Meinem Kofferinhalt kann man meine Angst vor Malaria ansehen: Ein zur Sicherheit zweimal mit Insektenschutzmittel imprägniertes Moskitonetz, vier imprägnierte Strumpfhosen sowie funktionale, aber einfallslos designte Tropenbekleidung. Dazu einen dauerimprägnierten Schal und natürlich Anti-Moskito-Spray für all diejenigen Hautpartien, die man nicht mit Kleidung bedecken kann. Die Malariaprophylaxe umklammere ich ganz fest mit beiden Händen.

Nigerias größte Stadt Lagos empfängt mich mit angenehmer Hitze, leckerem Essen, Strom und Wasser. Dass die letzten beiden Dinge keineswegs selbstverständlich sind, werde ich noch früh genug herausfinden. Die Vielfalt der Farben, Menschen und Gerüche ist einfach atemberaubend. Stundenlang kann ich mir die Zeit damit vertreiben, Menschen zu beobachten: die Vielfalt der Stoffe kennt kein Ende. Beide Geschlechter kleiden sich mit natürlicher Eleganz und jede Person legt Wert auf ein möglichst individuelles Outfit, das den Charakter des Trägers am vorteilhaftesten unterstreicht. Ich komme aus dem Staunen nicht mehr heraus.

Unnachahmlich ist auch die Art und Weise, wie Nigerianer es verstehen, sich durch den stets dichten Verkehr auf grazile Art und Weise hindurchzuschlängeln. Viele tragen dabei auch noch schwere Lasten auf dem Kopf. Lagos ist eine der Städte, in denen selbst eine durch Stau ums Zehnfache verlängerte Fahrt nicht langweilig wird. Es gibt so viel zu sehen, zu hören, zu riechen! Straßenhändler bieten alles an, was man brauchen könnte. Klopapier, Zeitungen, Unterwäsche und sogar Haustiere! Was es in den Läden nicht gibt, findet man auf der Straße. Meine zum Zeitvertreib mitgeführten Bücher schlage ich kein einziges Mal auf, viel zu fasziniert bin ich von dem Treiben um mich herum.

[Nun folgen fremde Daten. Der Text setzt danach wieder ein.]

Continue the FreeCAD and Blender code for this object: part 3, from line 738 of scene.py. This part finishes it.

In Nigeria ist Religion allgegenwärtig. Man kann grob sagen, dass in der Nordhälfte der Islam die vorherrschende Religion ist und in der Südhälfte vornehmlich Christen wohnen. Diese Aufteilung verschwimmt aber aufgrund der gestiegenen Mobilität immer mehr und ist im 22-Millionen-Einwohner-Moloch Lagos gänzlich aufgehoben. Zu sagen, an jeder Ecke befände sich eine Kirche oder Moschee, wäre eine maßlose Untertreibung. Vielmehr kann man sagen, dass sich circa alle zehn Meter ein Gotteshaus befindet.

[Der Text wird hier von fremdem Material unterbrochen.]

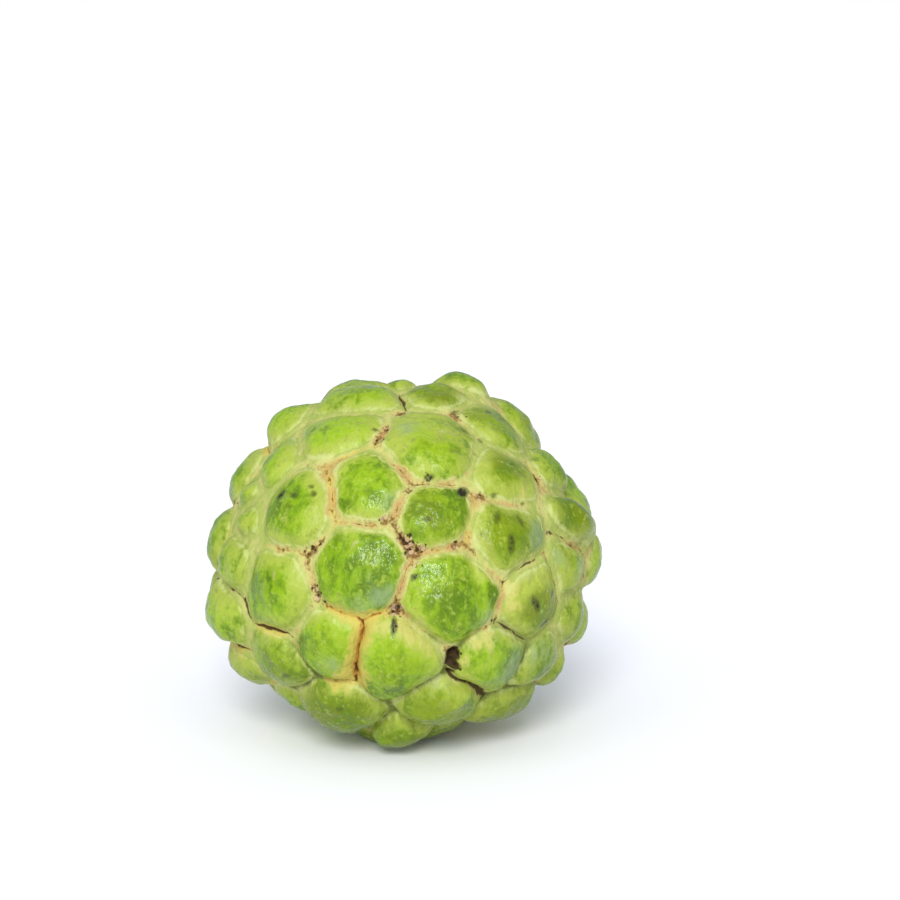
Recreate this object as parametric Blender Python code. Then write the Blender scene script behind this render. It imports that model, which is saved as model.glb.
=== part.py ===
"""A custard apple (sugar apple) as picked: one round, knobbly fruit that rests on a small flat spot, with
the cut stub of its woody stalk in a hollow at the back. Metres, +Z up, the front of the fruit faces -Y."""

import math

import bmesh
import bpy
import numpy as np
from mathutils import Matrix, Vector

MM = 0.001

# The fruit without its knobs is an egg-like ball with these half widths.
HALF_WIDTH = 36.0 * MM
HALF_DEPTH = 35.0 * MM
HALF_HEIGHT = 33.9 * MM
LAYOUT_RADIUS = 36.5 * MM  # the ball on which the knobs are laid out

FLAT_CUT = 0.8 * MM  # how much the fruit's own weight has flattened off its lowest knobs
BALL_SUBDIVISIONS = 5

# The fruit leans: its stalk end points up and back, its small-knobbed tip down and forward.
STALK_LEAN = math.radians(48)
FRONT_LOOKS_DOWN = math.radians(13)  # the front view below is seen from this much above level
VIEW_DISTANCE = 432.0 * MM  # and from this far from the middle of the fruit

# A knob rises this share of its own radius over the creases between knobs, times its bulge.
KNOB_RISE = 0.48
KNOB_ROUNDNESS = 2.7  # 2 is a parabola; more makes a flatter top with steeper sides
CREASE_ROUNDING = 0.7 * MM  # how softly three creases run together
KNOB_TILT = 0.35 * MM  # how much further a knob's lower lip stands out than its upper one
CREASE_SNAP = 1.2 * MM  # points nearer to a crease than this are slid onto it

# The hollow that the stalk sits in, and the stub of the stalk.
HOLLOW_FLOOR_RADIUS = 5.0 * MM
HOLLOW_RIM_RADIUS = 12.5 * MM
HOLLOW_DEPTH = 3.0 * MM
STALK_SIDE = 0.5  # the hollow reaches no further round the fruit than this cosine from the stalk's axis
STUB_RADIUS = 2.9 * MM
STUB_COLLAR_RADIUS = 4.2 * MM
STUB_LENGTH = 8.0 * MM
STUB_SIDES = 20
CLEARANCE = 0.3 * MM

# The knobs that show from the front: millimetres right of the middle, millimetres above it, millimetres
# across, and how much the knob bulges.
FRONT_KNOBS = [
    (-9.9, -2.0, 18.0, 0.45),
    (9.5, -8.1, 19.5, 0.5),
    (-8.2, 15.5, 15.2, 0.4),
    (6.9, 9.7, 15.0, 0.45),
    (20.9, 5.1, 16.0, 0.5),
    (20.2, 18.4, 14.5, 0.45),
    (6.3, 24.4, 18.4, 0.45),
    (-13.8, 28.0, 14.6, 0.5),
    (-22.1, 10.5, 15.0, 0.5),
    (-25.7, -6.9, 15.5, 0.6),
    (-34.8, -10.3, 13.5, 1.1),
    (-34.6, 1.0, 10.5, 1.0),
    (-32.8, 8.3, 8.0, 0.8),
    (-32.2, 13.6, 8.0, 0.8),
    (-27.3, 19.8, 9.5, 0.8),
    (-25.3, 28.1, 10.0, 0.8),
    (-9.2, 34.2, 14.5, 0.7),
    (6.3, 35.2, 11.5, 0.8),
    (18.8, 28.3, 12.5, 0.6),
    (10.9, 36.8, 11.0, 1.0),
    (-0.8, 38.5, 8.5, 1.0),
    (31.0, 18.2, 11.5, 1.1),
    (34.2, 7.4, 12.5, 1.4),
    (34.0, -0.8, 12.0, 0.75),
    (25.9, -8.7, 14.5, 0.5),
    (33.8, -11.5, 11.0, 0.9),
    (17.2, -21.0, 15.0, 0.65),
    (28.1, -20.2, 10.5, 0.9),
    (31.0, -23.0, 9.0, 1.0),
    (20.6, -30.0, 13.0, 1.0),
    (7.8, -28.8, 12.8, 1.1),
    (-2.6, -35.2, 9.4, 1.8),
    (-14.3, -31.0, 16.0, 1.0),
    (-1.4, -19.9, 17.8, 0.75),
    (-16.2, -16.8, 15.0, 0.6),
    (-25.5, -20.6, 11.5, 0.75),
    (-31.6, -20.2, 12.0, 1.0),
    (8.0, -36.6, 9.0, 1.0),
]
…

Um auf sich aufmerksam zu machen, hat jede Kirche und jede Moschee, die etwas auf sich hält, Lautsprecher auf die Straße gerichtet. Durch diese Lautsprecher werden die Predigten, Gebetsrufe, Chorstunden und Schriftauslegungen von Montag bis Sonntag in die Nachbarschaft getragen. Es kann gut sein, dass man spätabends von der Nachtwache der Mount Zion Church in den Schlaf gesungen wird, nur um am nächsten Morgen mit dem ersten Muezzin-Ruf aus dem Bett zu fallen. In einigen wohlhabenden und neu errichteten Stadtteilen ist der Bau von Gotteshäusern verboten. Die Einwohner bezahlen diesen Luxus eines Plus an Ruhe mit hohen Miet- und Grundstückskosten. Ich empfinde die Geräuschkulisse als amüsant, insbesondere dann, wenn mal wieder eine der Vorsängerinnen den Ton nicht trifft. In praktischer Hinsicht ersetzt der Kirchenchor gleichzeitig das Radio, wenn mal wieder der Strom ausgefallen ist. Immer singt irgendwer irgendwo ein Lied und man kann lauthals einstimmen.